November 11, 1918 – The Armistice, which ended the actual fighting during World War I, is signed. However, it takes six months of Allied negotiations at the Paris Peace Conference to conclude the peace treaty. The treaty was registered by the Secretariat of the weakest world organization ever created, known as the League of Nations.

June, 1919 — Allies declares that the German homeland should expect Allied invasion forces to cross the Rhine River and occupy this proud, yet beaten country, if the German government does not sign the treaty.

June 28, 1919 – On the fifth anniversary of the assassination of Archduke Franz Ferdinand (the immediate cause for the war), the “peace treaty” was signed. The treaty had clauses ranging from war crimes, the prohibition on the merging of the Republic of German Austria with Germany without the consent of the League of Nations, freedom of navigation on major European rivers, and much more.

The document was the Treaty of Versailles. It was an emotional, as opposed to logical, document that provided severe punishment for Germans and Austrians. This document was also responsible for human suffering on such a massive scale that it is difficult to describe.

There are at least 50 severe consequences that the greed and recklessness of the signers unintentionally unleashed upon the entire globe. Here are just four:

1. It was in the best interest of other nations that Germany have a prosperous economy not only so it could be a trading partner, but as insulation against a return to aggression.

But, proud Germans and Austrians were unnecessarily humiliated and forced to pay reparations to the Allies. This gave a young corporal in a German infantry division the opportunity to seize power, kill 6 million Jews and continue WWI into WWII.

By the time Germany stopped paying reparations, after its economy collapsed and the Allied powers agreed to a suspension in the summer of 1932, Germany was well on the road to Nazi fascism. Adolf Hitler would be chancellor a few months later;

2. Self-determination for nations emerging from imperial control was a popular and attractive idea, but also dangerous. Ethnic nationalism was a major threat to national self-determination. Nations were not cleanly divided in the way that empires were.

Creating unified nation states out of diverse populations with many minority groups was, in effect, creating “mini empires”, with all the challenges of full-size empires.

A tragic example of this took place in the Balkans, an area in south central Europe that for centuries has known nothing but war.

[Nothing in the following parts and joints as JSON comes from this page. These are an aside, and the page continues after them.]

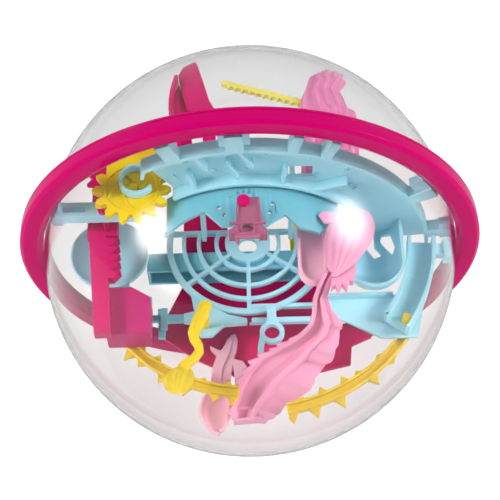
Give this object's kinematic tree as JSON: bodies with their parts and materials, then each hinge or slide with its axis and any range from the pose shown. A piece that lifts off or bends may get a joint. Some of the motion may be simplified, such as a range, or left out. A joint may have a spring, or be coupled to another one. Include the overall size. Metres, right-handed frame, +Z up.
{
  "type": "3d maze ball puzzle",
  "caption": "Clear two-part ball held by a wide magenta grip ring, with coloured track pieces inside that a steel ball is tilted through; a small cup swings on a pin.",
  "frame": {"origin": "on the table, under the middle of the object's bounding box, which is the point where the clear ball touches the table", "axes": "+Z up off the table; X along the ring's level diameter; -Y is the side that the ring's raised edge and the front of the tracks face. The ring's own axis leans 61 degrees from +Z towards +Y"},
  "size_m": [0.2, 0.1794, 0.1794],
  "materials": {
    "magenta": "glossy moulded plastic",
    "crimson": "satin moulded plastic",
    "sky": "satin moulded plastic",
    "teal": "satin moulded plastic",
    "yellow": "satin moulded plastic",
    "pink": "satin moulded plastic",
    "rose_clear": "translucent moulded plastic",
    "clear": "clear polished plastic",
    "steel": "polished steel"
  },
  "bodies": {
    "maze": {"ring_lower": "magenta", "ring_upper": "magenta", "dome_lower": "clear", "dome_upper": "clear", "main_deck": "sky", "bulkhead": "teal", "mount_tabs": "sky", "left_arm": "sky", "ring_grid": "sky", "grid_rails": "sky", "bridge_struts": "sky", "cross_gutter": "teal", "left_dish": "sky", "dish_bracket": "teal", "right_bowl": "sky", "right_channel": "sky", "right_plate": "sky", "grid_bracket": "sky", "hook_lugs": "teal", "hoop": "sky", "toothed_post": "magenta", "post_box": "crimson", "base_plate": "crimson", "back_plate": "crimson", "magenta_arch": "magenta", "star_wheel": "magenta", "sun_gear": "yellow", "gear_scroll": "sky", "yellow_strip": "yellow", "spoon_track": "yellow", "left_thorn_track": "yellow", "right_thorn_track": "yellow", "feather_rod": "yellow", "amber_post": "yellow", "track_peg": "yellow", "pink_slide": "pink", "pink_pocket": "pink", "side_pocket": "pink", "pink_fork": "pink", "ridged_shell": "pink", "cup_pin": "magenta", "arm_pin": "magenta"},
    "cup": {"swing_cup": "rose_clear"},
    "ball": {"steel_ball": "steel"}
  },
  "joints": [
    {"name": "cup_swing", "type": "hinge", "parent": "maze", "child": "cup", "pos_m": [-0.0021, -0.03675, 0.13226], "axis": [0, 0.4818, -0.8763], "range_deg": [-40, 40]},
    {"name": "ball_roll", "type": "slide", "parent": "maze", "child": "ball", "axis": [1, 0, 0], "range_m": [-0.0765, 0.001]}
  ]
}
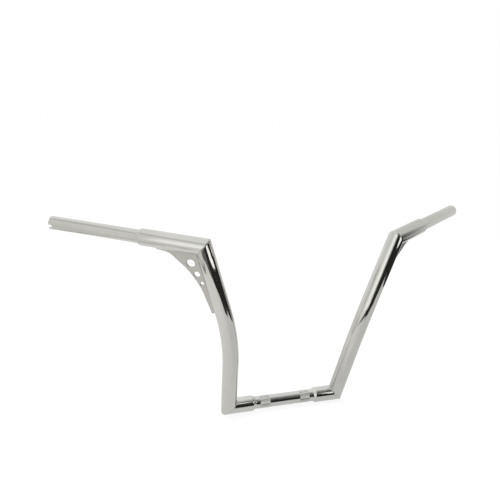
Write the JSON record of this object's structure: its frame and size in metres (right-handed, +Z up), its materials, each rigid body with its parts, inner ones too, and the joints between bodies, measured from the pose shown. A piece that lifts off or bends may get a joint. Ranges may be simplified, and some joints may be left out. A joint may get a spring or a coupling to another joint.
{
  "type": "ape hanger handlebar",
  "caption": "Tall mitred ape hanger handlebar in fat chromed tube, with bent uprights, pierced corner gussets, knurled clamp section and slim swept-back grips.",
  "frame": {"origin": "middle of the clamp section, on the clamp tube's axis", "axes": "+X along the clamp tube to the rider's left, +Y back toward the rider, +Z up, in line with the upper uprights seen from the side"},
  "size_m": [0.9086, 0.1897, 0.3968],
  "materials": {
    "chrome": "polished chrome plate on steel",
    "weld_chrome": "chrome plate over ground weld metal"
  },
  "bodies": {
    "root": {"clamp_tube": "chrome", "upright_right": "chrome", "upright_left": "chrome", "handle_right": "chrome", "handle_left": "chrome", "foot_weld_right": "weld_chrome", "foot_weld_left": "weld_chrome", "corner_weld_right": "weld_chrome", "corner_weld_left": "weld_chrome", "gusset_right": "chrome", "gusset_left": "chrome", "gusset_weld_right": "weld_chrome", "gusset_weld_left": "weld_chrome"}
  },
  "joints": []
}
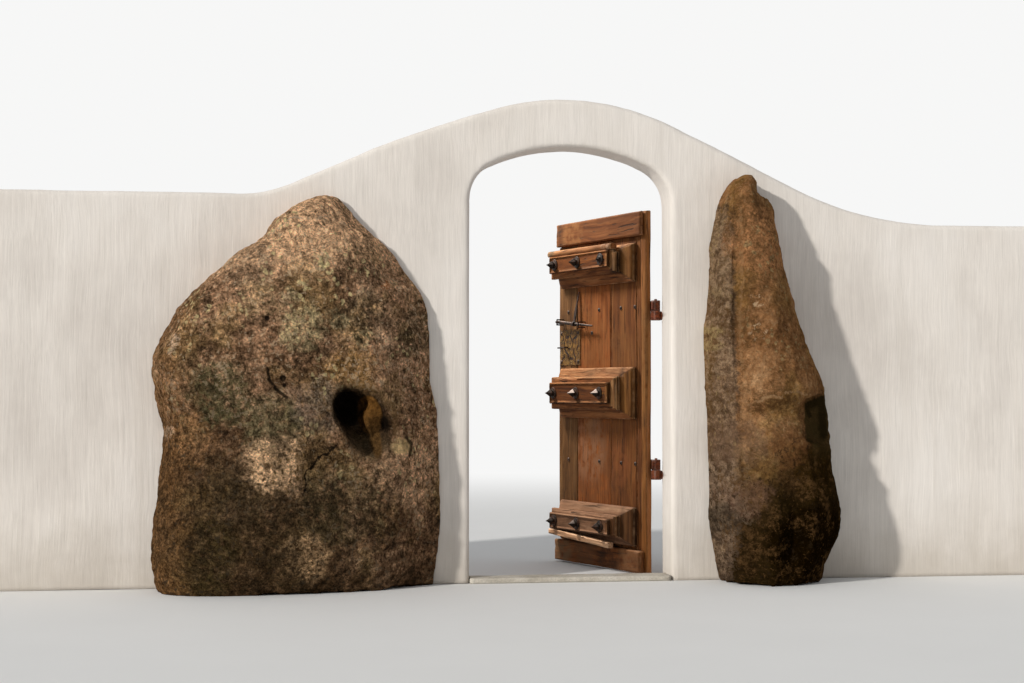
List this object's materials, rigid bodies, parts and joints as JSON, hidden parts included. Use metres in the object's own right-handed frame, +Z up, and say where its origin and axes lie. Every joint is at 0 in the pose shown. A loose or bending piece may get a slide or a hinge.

Yugoslavia, a nation created for the southern Slavic people, forced many different ethnic groups to become one. This eventually led to genocide and ethnic cleansing under the dictatorship of Slobodan Milosevic in the 1990’s;

3. Dissatisfaction with the terms of peace can lead to worse, even for the victors. Italy’s Prime Minister in 1919, Vittorio Emanuele Orlando, for example, failed to secure the land to the east of modern Italy that he demanded, which undermined his domestic political credibility. He was forced out of office less than a week before the treaty was signed.

His failure to win Italian dominion over Dalmatia sealed his own fate as a top politician and was a key factor in the rise of a short bald man. His name was Benito Mussolini;

4. Peace treaty negotiations are a grand place for revolutionaries and radicals to get together and compare notes. One of those revolutionaries was a Vietnamese nationalist. He had been an itinerant cook on steamships, traveling the world, including Britain and America, where he made contact with leaders of other fledgling revolutionary movements.

Convinced the Western powers were hypocritical, the man who would later be known as Ho Chi Minh turned instead to the Soviet Union for patronage. After WWII, as France sought to re-establish control over Vietnam, Ho’s leadership was a key factor in Vietnam’s declaration of independence and the resulting military campaign.

As France became less able to control Vietnam, it leaned on the United States, which was keen to hold off the spread of Communism in Asia. This set the stage for America’s disastrous war in Vietnam.

The lesson here is that regardless of whether it is a nation or an individual, the inability to control insatiable greed and punishing a defeated opponent to the point of desperation is a plan for future destruction and suffering.

If we take a look around us, it is clear this lesson has not yet been learned.